Records with modeling code
----------
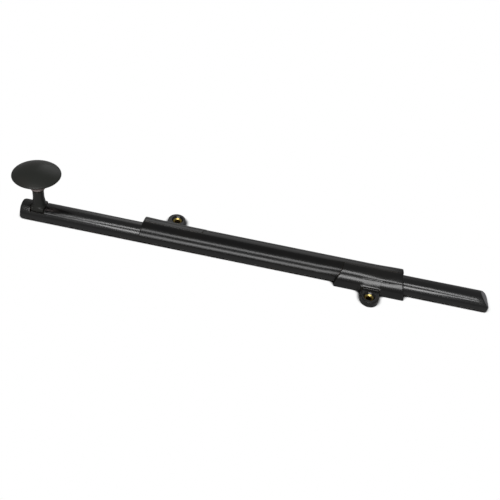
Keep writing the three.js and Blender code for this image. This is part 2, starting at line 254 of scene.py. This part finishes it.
def bare_metal(name, colour, tarnish, roughness, drawn=EVEN):
    """Bright metal with tarnish spots and fine lines along its drawn direction."""
    n = Nodes(name)
    spots = n.spread(n.noise(260, 5), 0.45, 0.72, 0.0, 0.8)
    n.set("Base Color", n.mix(spots, colour, tarnish))
    n.set("Metallic", 1.0)
    lines = n.noise(1500, 3, stretch=drawn)
    n.set("Roughness", n.spread(lines, 0.3, 0.7, roughness - 0.07, roughness + 0.1))
    n.set("Normal", n.bump(lines, 0.2, 0.00002))
    return n.material


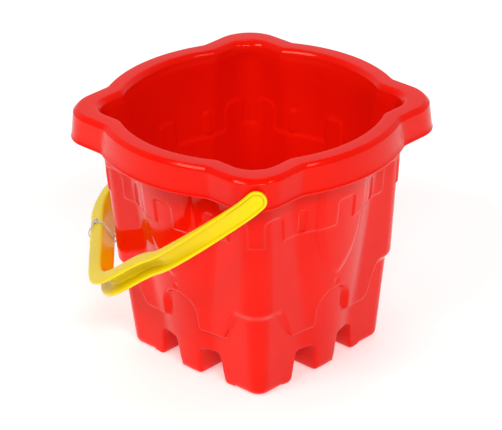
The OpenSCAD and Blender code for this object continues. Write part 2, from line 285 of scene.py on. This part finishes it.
def foot_outline(inset):
    """(t, z) of the wall's lower edge by column: the middle foot, the gap and
    the tower foot. inset moves it inwards, for the skin inside the bucket."""
    base, top = inset, FLOOR_Z + inset
    mid_low, mid_high = MID_LOW_T - inset, MID_HIGH_T - inset
    tow_low, tow_high = TOWER_LOW_T + inset, TOWER_HIGH_T + inset
    rc = FOOT_CORNER_R - 0.2 * inset
    rg = GAP_CORNER_R + 0.6 * inset
    tip = plan_low(0.0)
    tip_t = tip[0] - tip[2] * (1 - math.sqrt(0.5)) - inset

    def arc(ct, cz, r, a0, a1, count):
        a = np.radians(np.linspace(a0, a1, count + 1))
        return [(ct + r * math.cos(v), cz + r * math.sin(v)) for v in a]

    def straight(p, q, count):
        return [(lerp(p[0], q[0], k / count), lerp(p[1], q[1], k / count))
                for k in range(1, count)]

    arcs = [arc(mid_low - rc, base + rc, rc, -90, -4, 3),
            arc(mid_high + rg, top - rg, rg, 176, 90, 3),
            arc(tow_high - rg, top - rg, rg, 90, 11, 3),
            arc(tow_low + rc, base + rc, rc, 191, 270, 3)]
    points = [(0.0, base)] + straight((0, base), arcs[0][0], 6) + arcs[0]
    points += straight(arcs[0][-1], arcs[1][0], 3) + arcs[1]
    points += straight(arcs[1][-1], arcs[2][0], 6) + arcs[2]
    points += straight(arcs[2][-1], arcs[3][0], 3) + arcs[3]
    left = COARSE + 1 - len(points)
    points += straight(arcs[3][-1], (tip_t, base), left) + [(tip_t, base)]
    return np.array(points).T


def edge_rounding(distance, r):
    """How far a rounded edge of radius r draws the wall in."""
    inside = np.clip(r - distance, 0, r)
    return r - np.sqrt(np.maximum(r * r - inside ** 2, 0))


def blended(phi, z, depth=0.0):
    """Radius of the wall with its big step, drawn in by depth."""
    low = plan_radius(phi, plan_low(z) - depth)
    up = plan_radius(phi, plan_up(z) - depth)
    t = low * np.sin(phi)
    return lerp(low, up, band_share(t, z))


def tower_angles(outline_phi):
    """Spreads the tower foot's columns evenly from its edge to the tip."""
    start = TOWER_FOOT_COLUMN
    share = (coarse_phi[start:] - coarse_phi[start]) / (QUARTER - coarse_phi[start])
    phi = outline_phi.copy()
    phi[start:] = lerp(phi[start], QUARTER, share)
    return phi


def foot_wall_rings(inset, rounding, shares):
    """Rings of the wall between the feet's outline and FAN_Z, lowest first."""
    line_t, line_z = foot_outline(inset)
    rings = []
    upper_plan = plan_low(FAN_Z) - inset
    upper_t = plan_radius(coarse_phi, upper_plan) * np.sin(coarse_phi)
    for u in shares:
        z = lerp(line_z, FAN_Z, u)
        t = lerp(line_t, upper_t, u)
        distance = line_distance(t, z, line_t, line_z)
        nearest = np.argmin(np.hypot(t[:, None] - line_t, z[:, None] - line_z), axis=1)
        depth = edge_rounding(distance, rounding[nearest])
        plan = plan_low(z) - inset - depth
        phi = tower_angles(angle_at(t, plan))
        r = plan_radius(phi, plan)
        r = lerp(r, plan_radius(phi, plan_up(z) - inset - depth), band_share(r * np.sin(phi), z))
        rings.append((r * np.cos(phi), r * np.sin(phi), z))
    return rings


def foot_inner_rings(outline, outer_ring, inset):
    """Rings from the feet's outline in to the foot's inner face and the floor."""
    line_t, line_z = outline
    top = FLOOR_Z + inset
    column = np.arange(COARSE + 1)
    share = np.clip((column - TOWER_FOOT_COLUMN) / (COARSE - TOWER_FOOT_COLUMN), 0, 1)
    edge = np.clip((column - GAP_END_COLUMN) / (TOWER_FOOT_COLUMN - GAP_END_COLUMN), 0, 1)
    mid_n, tow_n, tow_t = MID_FOOT_N + inset, TOWER_FOOT_N + inset, TOWER_FOOT_T + inset
    across = smoothstep(9.0, 22.0, line_t)
    end_n = np.where(share > 0, lerp(tow_n, (tow_n + tow_t) / 2, share),
                     lerp(mid_n, tow_n, across))
    gap_t = np.where(edge > 0, lerp(line_t[GAP_END_COLUMN], tow_t, edge), line_t)
    end_t = np.where(share > 0, lerp(tow_t, (tow_n + tow_t) / 2, share), gap_t)
    rise = top - line_z
    n0, t0, _ = outer_ring
    rings = []
    length = np.hypot(n0 - end_n, t0 - end_t)
    out_n, out_t = (n0 - end_n) / length, (t0 - end_t) / length
    for u in (0.12, 0.35, 0.6, 0.8):
        back = np.maximum(length * (1 - u), FOOT_INNER_R)
        rings.append((end_n + out_n * back, end_t + out_t * back, line_z))
    for a in (0, 22, 45, 68, 90):
        s, c = math.sin(math.radians(a)), math.cos(math.radians(a))
        lift = np.minimum(FOOT_INNER_R * (1 - c), rise)
        back = FOOT_INNER_R * (1 - s)
        rings.append((end_n + out_n * back, end_t + out_t * back, line_z + lift))
    low = line_z + np.minimum(FOOT_INNER_R, rise)
    for share_up, back in ((0.5, -0.7), (0.88, -1.3), (0.97, -1.8), (1.0, -2.8)):
        rings.append((end_n + out_n * back, end_t + out_t * back, lerp(low, top, share_up)))
    return rings


def disc_rings(outer_ring, z):
    """Rings that carry the floor in to the axis with fewer and fewer columns."""
    n, t, _ = outer_ring
    return [(n[::3] * 0.8, t[::3] * 0.8, z), (n[::9] * 0.3, t[::9] * 0.3, z)]


LIP_N, LIP_R, LIP_C = 68.6, 79.0, 17.0
LIP_WIDTH = 12.0
BOSS_R, BOSS_DEPTH = 5.5, 2.2      # boss behind the skirt, round the pin's hole


def arcs(e, z, turns):
    """Points along arcs that follow one another from (e, z). Each turn gives
    the surface normal's first and last angle, and the arc's radius."""
    points = [(e, z)]
    for first, last, radius in turns:
        a = np.radians(np.linspace(first, last, 5 if last - first > 12 else 4))
        for b, c in zip(a, a[1:]):
            e += radius * (math.cos(c) - math.cos(b))
            z += radius * (math.sin(c) - math.sin(b))
            points.append((e, z))
    return points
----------
◆ **BRIEF**:
Write the material out again in its entirety, exactly as shown.

◆ **ANSWER TO THIS PROBLEM**:
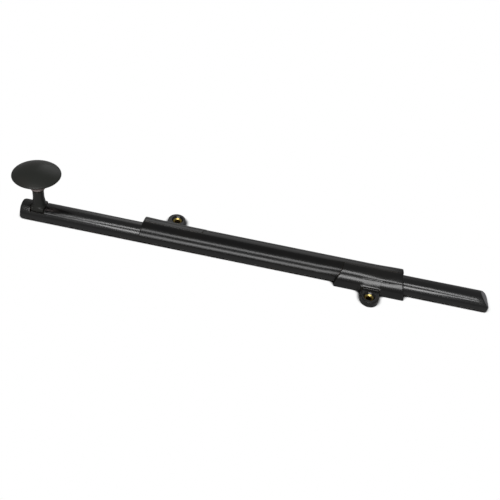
Keep writing the three.js and Blender code for this image. This is part 2, starting at line 254 of scene.py. This part finishes it.
def bare_metal(name, colour, tarnish, roughness, drawn=EVEN):
    """Bright metal with tarnish spots and fine lines along its drawn direction."""
    n = Nodes(name)
    spots = n.spread(n.noise(260, 5), 0.45, 0.72, 0.0, 0.8)
    n.set("Base Color", n.mix(spots, colour, tarnish))
    n.set("Metallic", 1.0)
    lines = n.noise(1500, 3, stretch=drawn)
    n.set("Roughness", n.spread(lines, 0.3, 0.7, roughness - 0.07, roughness + 0.1))
    n.set("Normal", n.bump(lines, 0.2, 0.00002))
    return n.material


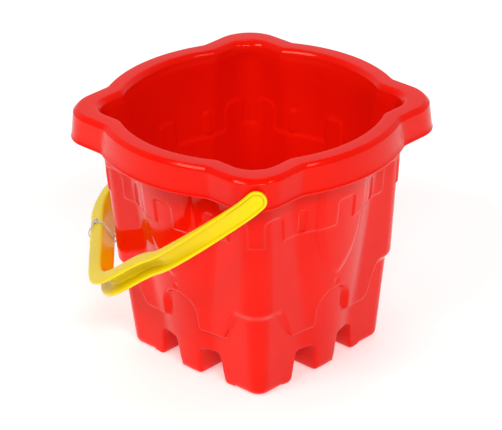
The OpenSCAD and Blender code for this object continues. Write part 2, from line 285 of scene.py on. This part finishes it.
def foot_outline(inset):
    """(t, z) of the wall's lower edge by column: the middle foot, the gap and
    the tower foot. inset moves it inwards, for the skin inside the bucket."""
    base, top = inset, FLOOR_Z + inset
    mid_low, mid_high = MID_LOW_T - inset, MID_HIGH_T - inset
    tow_low, tow_high = TOWER_LOW_T + inset, TOWER_HIGH_T + inset
    rc = FOOT_CORNER_R - 0.2 * inset
    rg = GAP_CORNER_R + 0.6 * inset
    tip = plan_low(0.0)
    tip_t = tip[0] - tip[2] * (1 - math.sqrt(0.5)) - inset

    def arc(ct, cz, r, a0, a1, count):
        a = np.radians(np.linspace(a0, a1, count + 1))
        return [(ct + r * math.cos(v), cz + r * math.sin(v)) for v in a]

    def straight(p, q, count):
        return [(lerp(p[0], q[0], k / count), lerp(p[1], q[1], k / count))
                for k in range(1, count)]

    arcs = [arc(mid_low - rc, base + rc, rc, -90, -4, 3),
            arc(mid_high + rg, top - rg, rg, 176, 90, 3),
            arc(tow_high - rg, top - rg, rg, 90, 11, 3),
            arc(tow_low + rc, base + rc, rc, 191, 270, 3)]
    points = [(0.0, base)] + straight((0, base), arcs[0][0], 6) + arcs[0]
    points += straight(arcs[0][-1], arcs[1][0], 3) + arcs[1]
    points += straight(arcs[1][-1], arcs[2][0], 6) + arcs[2]
    points += straight(arcs[2][-1], arcs[3][0], 3) + arcs[3]
    left = COARSE + 1 - len(points)
    points += straight(arcs[3][-1], (tip_t, base), left) + [(tip_t, base)]
    return np.array(points).T


def edge_rounding(distance, r):
    """How far a rounded edge of radius r draws the wall in."""
    inside = np.clip(r - distance, 0, r)
    return r - np.sqrt(np.maximum(r * r - inside ** 2, 0))


def blended(phi, z, depth=0.0):
    """Radius of the wall with its big step, drawn in by depth."""
    low = plan_radius(phi, plan_low(z) - depth)
    up = plan_radius(phi, plan_up(z) - depth)
    t = low * np.sin(phi)
    return lerp(low, up, band_share(t, z))


def tower_angles(outline_phi):
    """Spreads the tower foot's columns evenly from its edge to the tip."""
    start = TOWER_FOOT_COLUMN
    share = (coarse_phi[start:] - coarse_phi[start]) / (QUARTER - coarse_phi[start])
    phi = outline_phi.copy()
    phi[start:] = lerp(phi[start], QUARTER, share)
    return phi


def foot_wall_rings(inset, rounding, shares):
    """Rings of the wall between the feet's outline and FAN_Z, lowest first."""
    line_t, line_z = foot_outline(inset)
    rings = []
    upper_plan = plan_low(FAN_Z) - inset
    upper_t = plan_radius(coarse_phi, upper_plan) * np.sin(coarse_phi)
    for u in shares:
        z = lerp(line_z, FAN_Z, u)
        t = lerp(line_t, upper_t, u)
        distance = line_distance(t, z, line_t, line_z)
        nearest = np.argmin(np.hypot(t[:, None] - line_t, z[:, None] - line_z), axis=1)
        depth = edge_rounding(distance, rounding[nearest])
        plan = plan_low(z) - inset - depth
        phi = tower_angles(angle_at(t, plan))
        r = plan_radius(phi, plan)
        r = lerp(r, plan_radius(phi, plan_up(z) - inset - depth), band_share(r * np.sin(phi), z))
        rings.append((r * np.cos(phi), r * np.sin(phi), z))
    return rings


def foot_inner_rings(outline, outer_ring, inset):
    """Rings from the feet's outline in to the foot's inner face and the floor."""
    line_t, line_z = outline
    top = FLOOR_Z + inset
    column = np.arange(COARSE + 1)
    share = np.clip((column - TOWER_FOOT_COLUMN) / (COARSE - TOWER_FOOT_COLUMN), 0, 1)
    edge = np.clip((column - GAP_END_COLUMN) / (TOWER_FOOT_COLUMN - GAP_END_COLUMN), 0, 1)
    mid_n, tow_n, tow_t = MID_FOOT_N + inset, TOWER_FOOT_N + inset, TOWER_FOOT_T + inset
    across = smoothstep(9.0, 22.0, line_t)
    end_n = np.where(share > 0, lerp(tow_n, (tow_n + tow_t) / 2, share),
                     lerp(mid_n, tow_n, across))
    gap_t = np.where(edge > 0, lerp(line_t[GAP_END_COLUMN], tow_t, edge), line_t)
    end_t = np.where(share > 0, lerp(tow_t, (tow_n + tow_t) / 2, share), gap_t)
    rise = top - line_z
    n0, t0, _ = outer_ring
    rings = []
    length = np.hypot(n0 - end_n, t0 - end_t)
    out_n, out_t = (n0 - end_n) / length, (t0 - end_t) / length
    for u in (0.12, 0.35, 0.6, 0.8):
        back = np.maximum(length * (1 - u), FOOT_INNER_R)
        rings.append((end_n + out_n * back, end_t + out_t * back, line_z))
    for a in (0, 22, 45, 68, 90):
        s, c = math.sin(math.radians(a)), math.cos(math.radians(a))
        lift = np.minimum(FOOT_INNER_R * (1 - c), rise)
        back = FOOT_INNER_R * (1 - s)
        rings.append((end_n + out_n * back, end_t + out_t * back, line_z + lift))
    low = line_z + np.minimum(FOOT_INNER_R, rise)
    for share_up, back in ((0.5, -0.7), (0.88, -1.3), (0.97, -1.8), (1.0, -2.8)):
        rings.append((end_n + out_n * back, end_t + out_t * back, lerp(low, top, share_up)))
    return rings


def disc_rings(outer_ring, z):
    """Rings that carry the floor in to the axis with fewer and fewer columns."""
    n, t, _ = outer_ring
    return [(n[::3] * 0.8, t[::3] * 0.8, z), (n[::9] * 0.3, t[::9] * 0.3, z)]


LIP_N, LIP_R, LIP_C = 68.6, 79.0, 17.0
LIP_WIDTH = 12.0
BOSS_R, BOSS_DEPTH = 5.5, 2.2      # boss behind the skirt, round the pin's hole


def arcs(e, z, turns):
    """Points along arcs that follow one another from (e, z). Each turn gives
    the surface normal's first and last angle, and the arc's radius."""
    points = [(e, z)]
    for first, last, radius in turns:
        a = np.radians(np.linspace(first, last, 5 if last - first > 12 else 4))
        for b, c in zip(a, a[1:]):
            e += radius * (math.cos(c) - math.cos(b))
            z += radius * (math.sin(c) - math.sin(b))
            points.append((e, z))
    return points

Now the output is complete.